Of course it wasn’t quite out of
the blue, there had been signs of the damn machine ailing for a while, considering every two or
three days it would go hang right in the
middle of some very innovative sentence or some earthshaking plan to change the
world, which I was trying to express in
words. Then I’d have to close down the
machine and start afresh. This time there was nothing to start. No matter how
hard and how often I jabbed the switch the hard disc refused to swing into action. Encouraged by
my friends’ experiences of managing to organise parking space in the city
through doing “Reiki” I tried that as
well. When it didn’t work I thought of giving the old comp a good old kick
because, I know you’re not going to believe me but inanimate objects have been occasionally known to
pick up your thoughts and suddenly spring into action and do what you want them to. But now there was
not even a hiccup from the machine. The CPU gazed at me blank and
unresponsive, dead as a dodo.
The
computer engineer who turned up an hour later took it apart, examined
some large and tiny metal parts which he extracted from the unit and
scrutinized, then muttered something
about the fan belt needing to be replaced or perhaps the motherboard needing to
be changed. He wouldn’t know until he had examined it thoroughly to do which
he would need to whisk off the main unit. A day later the
engineer called to say that data on the
C-drive had been corrupted and asked if I’d stored anything important on it. No
not really, I sighed. Only the odds and ends I’d been working on since the beginning of the year, which I had quite
forgotten to back up. Serves me right, I smacked myself mentally. Idiot! How
often have I told you, it’s absolutely essential to stick that pen drive in at
the end of the session and copy all the work you’ve done.
So
anyway, I reluctantly left my study which is where I spend most mornings
goggling at the computer screen and snapping at anyone who disturbs this staring routine and went and sat outside in the living room with
a book. It was the one about Bombay by Suketu Mehta whose gory contents I've been groaning and gasping over since about the middle of February. At the best of times I tend to crawl through books and most of my reading is anyway done in the loo. It was a loooong time since I'd snuggled down on the sofa with a book at something like eleven thirty in the morning.
When
I’d had enough of the blood and gore and murderers philosophizing about the
existence of god, I decided to
take a look at the mess in the loft in
the guest room which probably hasn’t seen a broom or cleaning rag for the best
part of a decade. The two maids whom I inherited along with the flat when my
grandmother died a couple of years ago, joined me in gawking at the contents and very cooperatively
seconded my feelings of disgust though they didn’t quite as enthusiastically
back up my suggestion that we start to actually deal with the mess. Well, at the
end of about two hours we had found stuff which had been rotting there for I
don’t know how long. Mouldy slippers, moth-eaten cardboard files, a huge
mysterious trunk filled with holes which
had been shrouded in a faded cotton sheet, whose contents nobody had bothered
to check for a lifetime, because, the
two maids, (when asked why they’d never bothered to take a look at it) said,
“it was locked.” So we broke open the lock and found that the trunk was quite empty. There were not even any rats
or roaches in it. It turned out to be the one my mom had taken with her on her first trip abroad when she’d sailed
to England to join my father in the summer of '53.
As
I sat down for lunch that day I felt better than I had done in the morning but was still vaguely missing
my computer the way you might miss playing with a cat or pet dog when you’re at a loose end. In the evening I sat out on
the balcony watching the goings on in the world outside and as the sun began to
make its regal descent towards the horizon I realized that for the first time
in ages I was really watching it, and looking at the pinky-orange sky against
which its mellow light shone through. I was really looking at the boats
picturesquely outlined against the setting sun, and at people sitting on the rocks and mongrels happily trotting around
the place and not just pretending to look while thinking of what I was going to write the next day. It was quite simple.
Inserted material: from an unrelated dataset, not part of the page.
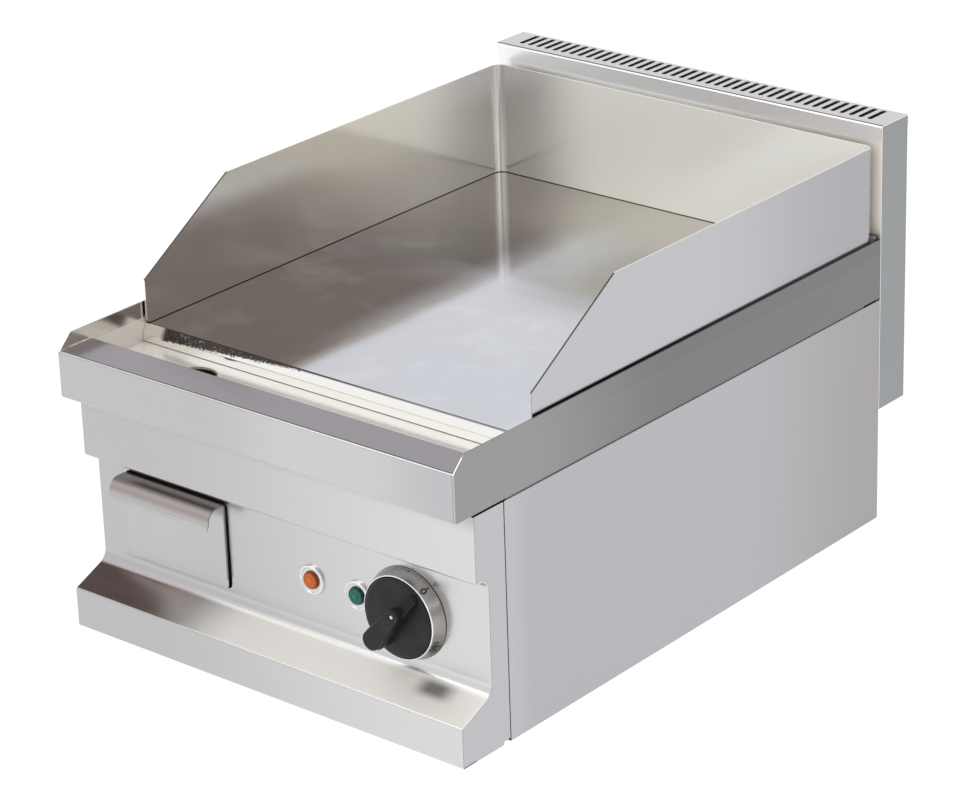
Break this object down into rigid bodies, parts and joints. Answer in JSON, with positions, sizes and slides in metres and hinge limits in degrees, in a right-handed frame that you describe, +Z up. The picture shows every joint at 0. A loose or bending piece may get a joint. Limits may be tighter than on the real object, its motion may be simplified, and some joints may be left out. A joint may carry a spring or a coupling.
{
  "type": "flat top griddle",
  "caption": "Counter-top electric griddle with thick cooking plate, splash guard, rear chimney, control knob, two lamps and pull-out grease drawer.",
  "frame": {"origin": "on the counter under the middle of the griddle's footprint, halfway between base lip and chimney back", "axes": "+X to the right seen from the front, +Y from the base lip towards the chimney, +Z up"},
  "size_m": [0.4, 0.58, 0.3573],
  "materials": {
    "brushed_front": "semi-bright polished sheet, mirror-like soft reflections",
    "brushed_side": "fine satin sheet",
    "brushed_guard": "fine satin sheet",
    "brushed_chimney": "fine satin sheet",
    "brushed_drawer": "semi-bright polished sheet",
    "polished_worktop": "semi-bright polished sheet with ground weld seams",
    "ground_plate": "ground and polished cooking surface",
    "satin_steel": "satin",
    "satin_dial": "spun satin with black numbers",
    "zinc_sheet": "zinc-plated sheet",
    "zinc_fastener": "zinc-plated",
    "element_sheath": "heat-darkened sheath",
    "ceramic_blanket": "felted fibre",
    "ceramic_plastic": "moulded, matt",
    "copper_tube": "drawn copper",
    "red_plastic": "moulded",
    "black_knob": "moulded, satin",
    "orange_lens": "moulded translucent with ring",
    "green_lens": "moulded translucent with ring",
    "lamp_bezel": "bright",
    "lamp_housing": "moulded",
    "black_nylon": "moulded",
    "lead_insulation": "silicone insulation",
    "brass": "turned",
    "foot_rubber": "moulded"
  },
  "bodies": {
    "casing": {"front_panel": "brushed_front", "left_cheek": "brushed_front", "right_cheek": "brushed_front", "left_side_panel": "brushed_side", "right_side_panel": "brushed_side", "rear_panel": "zinc_sheet", "base_pan": "zinc_sheet", "left_support_rail": "zinc_sheet", "right_support_rail": "zinc_sheet", "worktop": "polished_worktop", "griddle_plate": "ground_plate", "splash_guard": "brushed_guard", "guard_studs": "zinc_fastener", "guard_stud_nuts": "zinc_fastener", "chimney_shell": "brushed_chimney", "chimney_back": "brushed_chimney", "chimney_left_end": "brushed_chimney", "chimney_right_end": "brushed_chimney", "drain_spout": "satin_steel", "heating_element_left": "element_sheath", "heating_element_middle": "element_sheath", "heating_element_right": "element_sheath", "element_clamp_bars": "zinc_sheet", "plate_studs": "zinc_fastener", "clamp_nuts": "zinc_fastener", "insulation_blanket": "ceramic_blanket", "heat_shield": "zinc_sheet", "thermostat_body": "ceramic_plastic", "thermostat_bulb": "copper_tube", "thermostat_screws": "zinc_fastener", "safety_thermostat": "ceramic_plastic", "safety_bulb": "copper_tube", "reset_nut": "zinc_fastener", "dial_ring": "satin_dial", "orange_lamp_lens": "orange_lens", "orange_lamp_bezel": "lamp_bezel", "orange_lamp_body": "lamp_housing", "orange_lamp_nut": "black_nylon", "green_lamp_lens": "green_lens", "green_lamp_bezel": "lamp_bezel", "green_lamp_body": "lamp_housing", "green_lamp_nut": "black_nylon", "drawer_runners": "zinc_sheet", "terminal_block": "ceramic_plastic", "supply_leads": "lead_insulation", "control_leads": "lead_insulation", "cable_gland": "black_nylon", "gland_cap": "black_nylon", "gland_locknut": "black_nylon", "bonding_stud": "brass", "bonding_nut": "brass", "rubber_feet": "foot_rubber", "foot_screws": "zinc_fastener", "casing_screws": "zinc_fastener"},
    "knob_assembly": {"knob": "black_knob", "knob_screw": "zinc_fastener", "thermostat_shaft": "zinc_fastener"},
    "drawer": {"drawer_front": "brushed_drawer", "drawer_tray": "satin_steel"},
    "reset_push": {"reset_button": "red_plastic"}
  },
  "joints": [
    {"name": "knob_turn", "type": "hinge", "parent": "casing", "child": "knob_assembly", "pos_m": [0.1216, -0.255, 0.104], "axis": [0, 1, 0], "range_deg": [0, 270]},
    {"name": "drawer_slide", "type": "slide", "parent": "casing", "child": "drawer", "axis": [0, -1, 0], "range_m": [0, 0.22]},
    {"name": "reset_press", "type": "slide", "parent": "casing", "child": "reset_push", "axis": [0, -1, 0], "range_m": [0, 0.002], "stiffness_N_per_m": 400}
  ]
}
No computer no writing, no blog, no anything involving too much thought. I’ve
come to the point when my hand refuses to push a pen for longer than thirty seconds without going off into the most grotesque cramps.
When
the computer engineer calls up the second morning to say it might take a while
to fix the problem I’m cool as hell and really not pretending to be that way. I
haven’t become so stupid as to tell him to take his time but am able to ask him
in an even voice when he thinks I can have my piece back and when he says maybe the end of the
week I shrug OK. By now I’ve begun to enjoy a different kind of morning routine
enriched by the sensation of being able
to look at things for their own sake and not because they are so important they
need to be written about. Finally when the computer returns, I even manage with some amount of fiddling around, to recover the files I’d believed lost. I am
amazed at how easily it happened but what amazes me even more now, is
my singular lack of enthusiasm about getting back to work. No, I don’t want to
think any more because now I am
enjoying, really enjoying listening to
the vast library of music which has been gathering dust on my hard disc which
I’ve greedily copied from friends in the past months but haven’t had the chance
to dip into since acquiring.
One week later, it is all somehow beginning to
make sense, at least to me, even if the Almighty had intended it differently.
And now that I’m slowly returning to my
old routine and my brain is gearing up for work again I’m wondering how to keep
that sense of freshness I inadvertently
regained in the last few days, a certain carefree enjoyment of the world
which too much head stuff cramps
out. Well I have an inkling about how
its done but it’s difficult to put into words.